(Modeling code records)
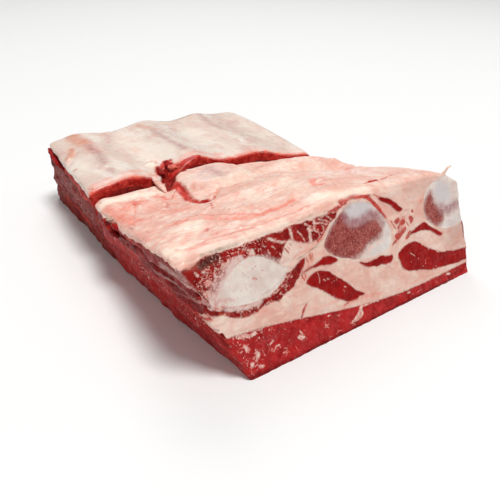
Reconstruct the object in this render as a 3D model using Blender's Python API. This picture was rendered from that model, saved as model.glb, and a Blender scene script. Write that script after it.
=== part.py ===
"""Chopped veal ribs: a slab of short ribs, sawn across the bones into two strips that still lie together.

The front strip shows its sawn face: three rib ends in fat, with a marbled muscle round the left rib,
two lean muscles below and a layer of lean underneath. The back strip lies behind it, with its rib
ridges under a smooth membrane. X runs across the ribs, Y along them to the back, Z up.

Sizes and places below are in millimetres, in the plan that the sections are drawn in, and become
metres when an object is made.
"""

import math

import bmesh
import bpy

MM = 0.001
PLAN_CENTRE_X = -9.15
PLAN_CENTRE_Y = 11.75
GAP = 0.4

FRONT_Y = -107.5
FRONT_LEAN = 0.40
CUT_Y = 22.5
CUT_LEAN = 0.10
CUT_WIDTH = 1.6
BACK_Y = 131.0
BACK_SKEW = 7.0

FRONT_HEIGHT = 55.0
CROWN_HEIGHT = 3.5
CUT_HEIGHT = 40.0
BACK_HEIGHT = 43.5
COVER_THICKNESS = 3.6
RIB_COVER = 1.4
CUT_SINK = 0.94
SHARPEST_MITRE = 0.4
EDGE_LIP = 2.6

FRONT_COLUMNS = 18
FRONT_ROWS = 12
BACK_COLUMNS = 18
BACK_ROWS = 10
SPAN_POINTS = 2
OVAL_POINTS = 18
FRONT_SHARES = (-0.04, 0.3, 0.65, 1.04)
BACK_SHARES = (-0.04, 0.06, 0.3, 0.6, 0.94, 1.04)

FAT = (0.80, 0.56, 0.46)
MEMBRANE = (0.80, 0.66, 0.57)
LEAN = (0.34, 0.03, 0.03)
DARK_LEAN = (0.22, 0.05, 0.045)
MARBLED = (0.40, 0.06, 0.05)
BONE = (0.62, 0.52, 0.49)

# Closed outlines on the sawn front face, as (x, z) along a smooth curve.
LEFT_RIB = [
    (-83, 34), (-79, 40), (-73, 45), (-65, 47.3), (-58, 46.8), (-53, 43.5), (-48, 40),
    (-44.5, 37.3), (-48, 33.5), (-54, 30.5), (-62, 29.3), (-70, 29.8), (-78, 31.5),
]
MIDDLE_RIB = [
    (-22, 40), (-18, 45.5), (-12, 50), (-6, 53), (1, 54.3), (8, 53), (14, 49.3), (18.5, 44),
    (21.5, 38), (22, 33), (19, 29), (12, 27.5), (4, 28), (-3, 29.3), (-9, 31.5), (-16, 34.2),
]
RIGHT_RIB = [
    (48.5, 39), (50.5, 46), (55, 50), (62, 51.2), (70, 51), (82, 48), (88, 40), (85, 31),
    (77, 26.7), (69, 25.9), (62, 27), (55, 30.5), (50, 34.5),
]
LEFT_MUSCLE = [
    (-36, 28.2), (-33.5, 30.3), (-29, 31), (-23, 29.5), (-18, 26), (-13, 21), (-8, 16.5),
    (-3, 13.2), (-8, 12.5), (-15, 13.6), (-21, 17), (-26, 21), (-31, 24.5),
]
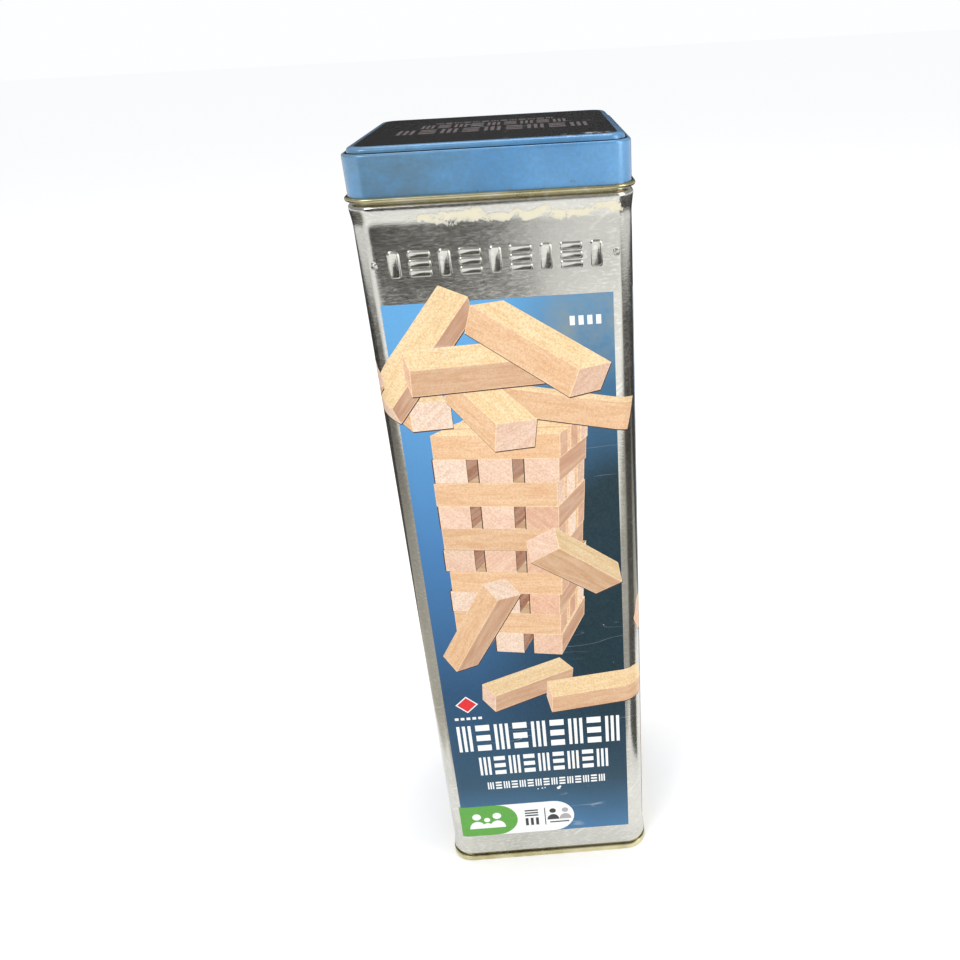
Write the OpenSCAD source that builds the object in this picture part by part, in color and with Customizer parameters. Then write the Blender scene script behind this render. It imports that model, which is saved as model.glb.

# [Task directions]
Show the data once more, exactly as it was written.

# [Solution to this exercise]
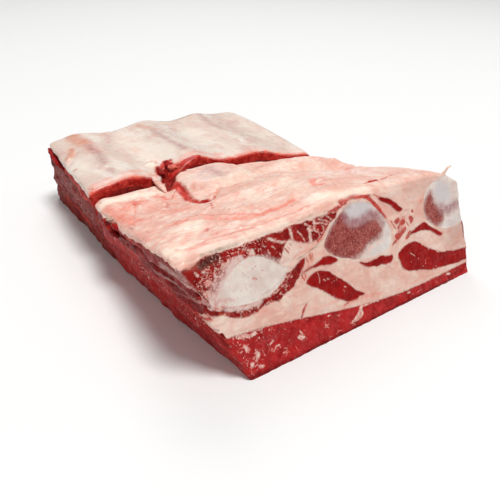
Reconstruct the object in this render as a 3D model using Blender's Python API. This picture was rendered from that model, saved as model.glb, and a Blender scene script. Write that script after it.
=== part.py ===
"""Chopped veal ribs: a slab of short ribs, sawn across the bones into two strips that still lie together.

The front strip shows its sawn face: three rib ends in fat, with a marbled muscle round the left rib,
two lean muscles below and a layer of lean underneath. The back strip lies behind it, with its rib
ridges under a smooth membrane. X runs across the ribs, Y along them to the back, Z up.

Sizes and places below are in millimetres, in the plan that the sections are drawn in, and become
metres when an object is made.
"""

import math

import bmesh
import bpy

MM = 0.001
PLAN_CENTRE_X = -9.15
PLAN_CENTRE_Y = 11.75
GAP = 0.4

FRONT_Y = -107.5
FRONT_LEAN = 0.40
CUT_Y = 22.5
CUT_LEAN = 0.10
CUT_WIDTH = 1.6
BACK_Y = 131.0
BACK_SKEW = 7.0

FRONT_HEIGHT = 55.0
CROWN_HEIGHT = 3.5
CUT_HEIGHT = 40.0
BACK_HEIGHT = 43.5
COVER_THICKNESS = 3.6
RIB_COVER = 1.4
CUT_SINK = 0.94
SHARPEST_MITRE = 0.4
EDGE_LIP = 2.6

FRONT_COLUMNS = 18
FRONT_ROWS = 12
BACK_COLUMNS = 18
BACK_ROWS = 10
SPAN_POINTS = 2
OVAL_POINTS = 18
FRONT_SHARES = (-0.04, 0.3, 0.65, 1.04)
BACK_SHARES = (-0.04, 0.06, 0.3, 0.6, 0.94, 1.04)

FAT = (0.80, 0.56, 0.46)
MEMBRANE = (0.80, 0.66, 0.57)
LEAN = (0.34, 0.03, 0.03)
DARK_LEAN = (0.22, 0.05, 0.045)
MARBLED = (0.40, 0.06, 0.05)
BONE = (0.62, 0.52, 0.49)

# Closed outlines on the sawn front face, as (x, z) along a smooth curve.
LEFT_RIB = [
    (-83, 34), (-79, 40), (-73, 45), (-65, 47.3), (-58, 46.8), (-53, 43.5), (-48, 40),
    (-44.5, 37.3), (-48, 33.5), (-54, 30.5), (-62, 29.3), (-70, 29.8), (-78, 31.5),
]
MIDDLE_RIB = [
    (-22, 40), (-18, 45.5), (-12, 50), (-6, 53), (1, 54.3), (8, 53), (14, 49.3), (18.5, 44),
    (21.5, 38), (22, 33), (19, 29), (12, 27.5), (4, 28), (-3, 29.3), (-9, 31.5), (-16, 34.2),
]
RIGHT_RIB = [
    (48.5, 39), (50.5, 46), (55, 50), (62, 51.2), (70, 51), (82, 48), (88, 40), (85, 31),
    (77, 26.7), (69, 25.9), (62, 27), (55, 30.5), (50, 34.5),
]
LEFT_MUSCLE = [
    (-36, 28.2), (-33.5, 30.3), (-29, 31), (-23, 29.5), (-18, 26), (-13, 21), (-8, 16.5),
    (-3, 13.2), (-8, 12.5), (-15, 13.6), (-21, 17), (-26, 21), (-31, 24.5),
]
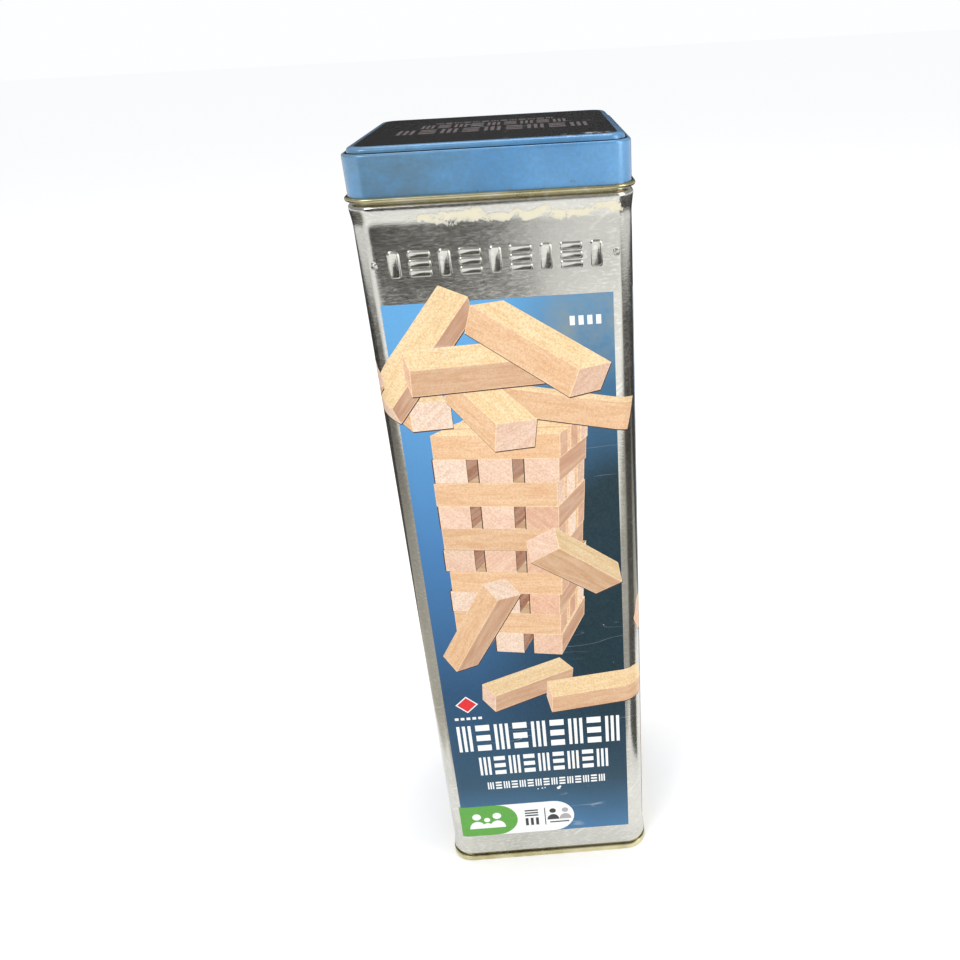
Write the OpenSCAD source that builds the object in this picture part by part, in color and with Customizer parameters. Then write the Blender scene script behind this render. It imports that model, which is saved as model.glb.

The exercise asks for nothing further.